Brazil looks to break from US-centric Internet - Yahoo!7
"And so it begins."
This is not all bad. This should add redundancy in the data paths between the US and Europe. Paths that would otherwise never be built because it is uneconomical to do so.
I'm not sure how it'll effect us that much. To be honest, I think tech companies should be moving OUT of America. Simply because of how the U.S. Government is operating. Google / AsiaSoft are opening new Data Centers where I live, which'll boost that economy so much.
Would someone care to explain HOW this hurts us? Cause I think it benefits us. I'm Anti-foreigner when it comes to South American's on U.S. hosted servers. As a previous Game hoster, I had nothing but complaints about lag, and inability to play the game. =/
I love my country, but i hate the morons running it.

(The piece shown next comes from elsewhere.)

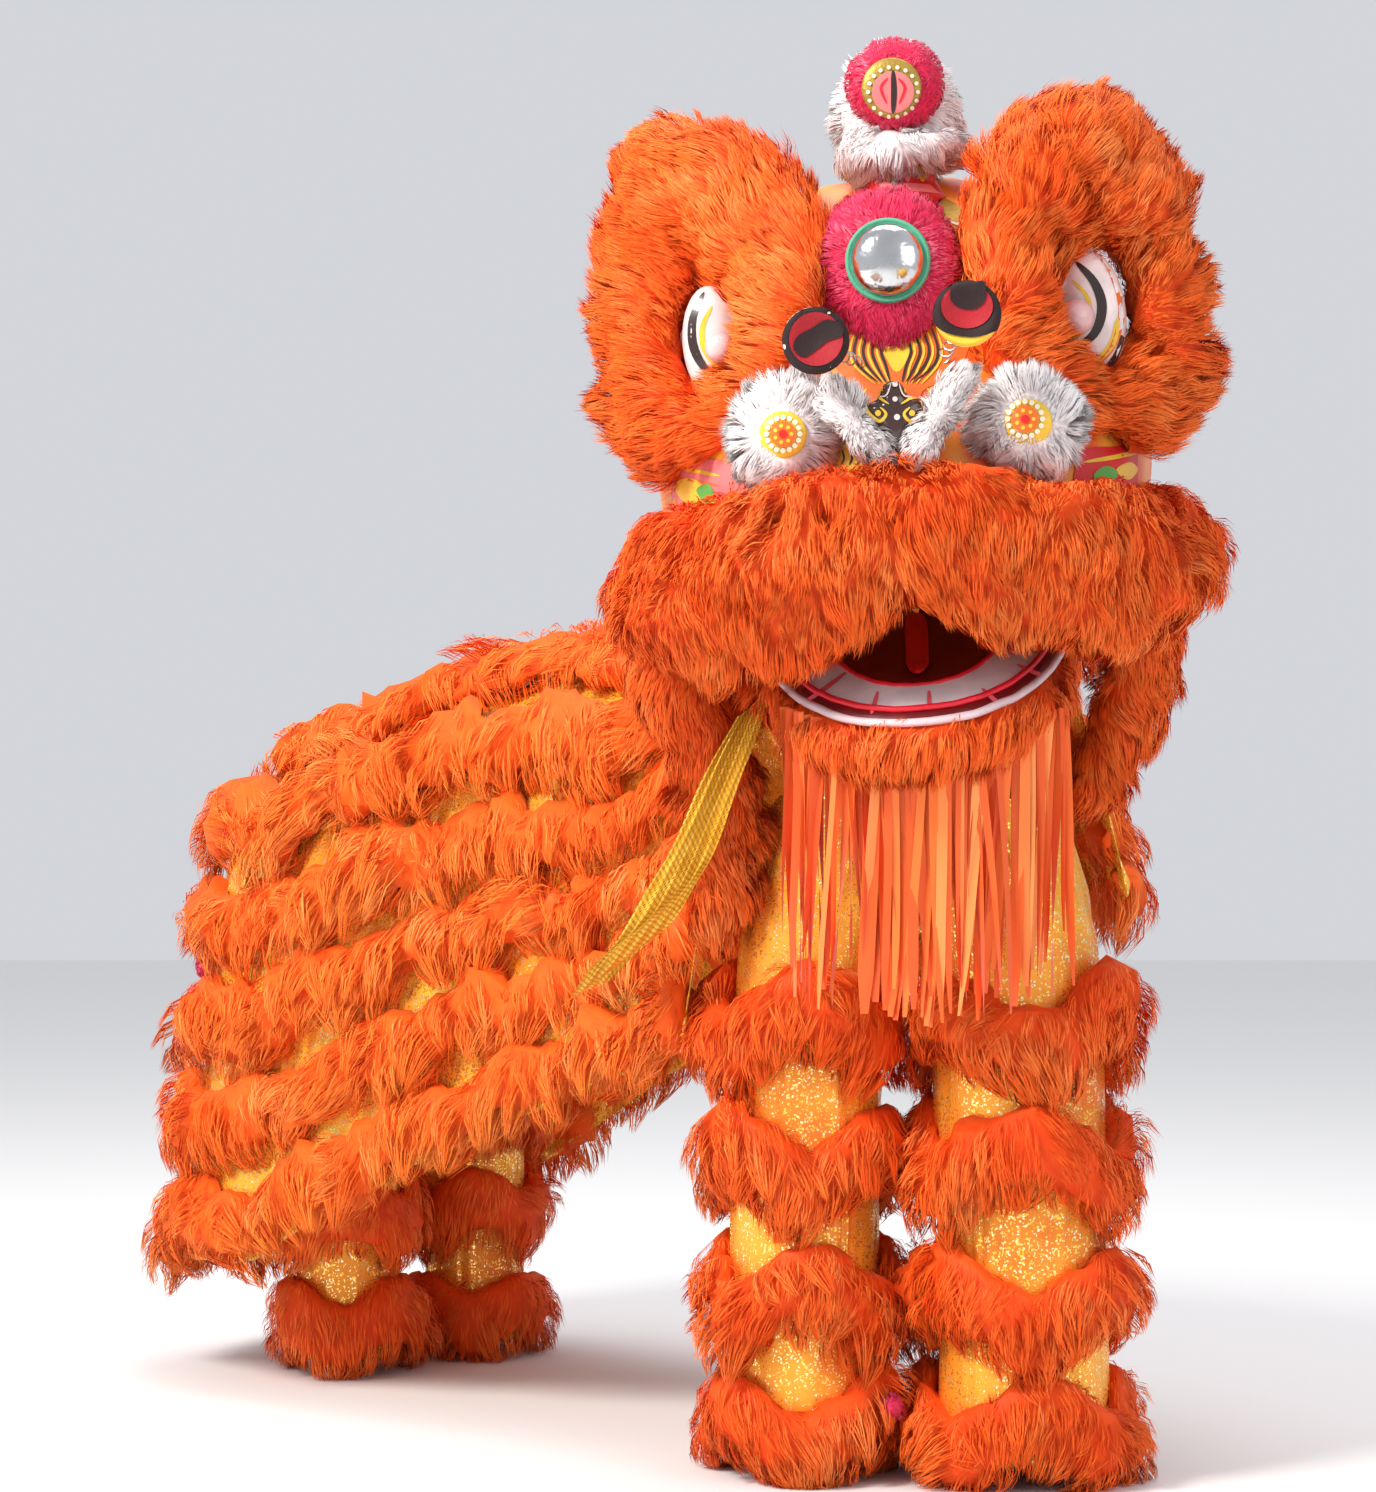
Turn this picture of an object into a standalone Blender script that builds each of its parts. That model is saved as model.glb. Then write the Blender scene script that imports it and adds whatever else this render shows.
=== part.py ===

i think it can only be a good thing, hopefully we will see more Brazilians on the internet :)
I have some great Brazilian neighbours.
Not surprising other countries want to avoid their politicians being spied on. Petrobas was spied on too, allegedly. Industrial espionage doesn't go down well.
I expect there will be moves away from US companies as a result. Might turn out to be a great thing.
What I would like to know is;
How is this going to affect the web? Will we see a massive decline, or will we see an increase of activity? Are we going to have a DNS Hub in South America, or what? What I'm trying to ascertain is, how will this effect the gaming community, and the current web owners/developers.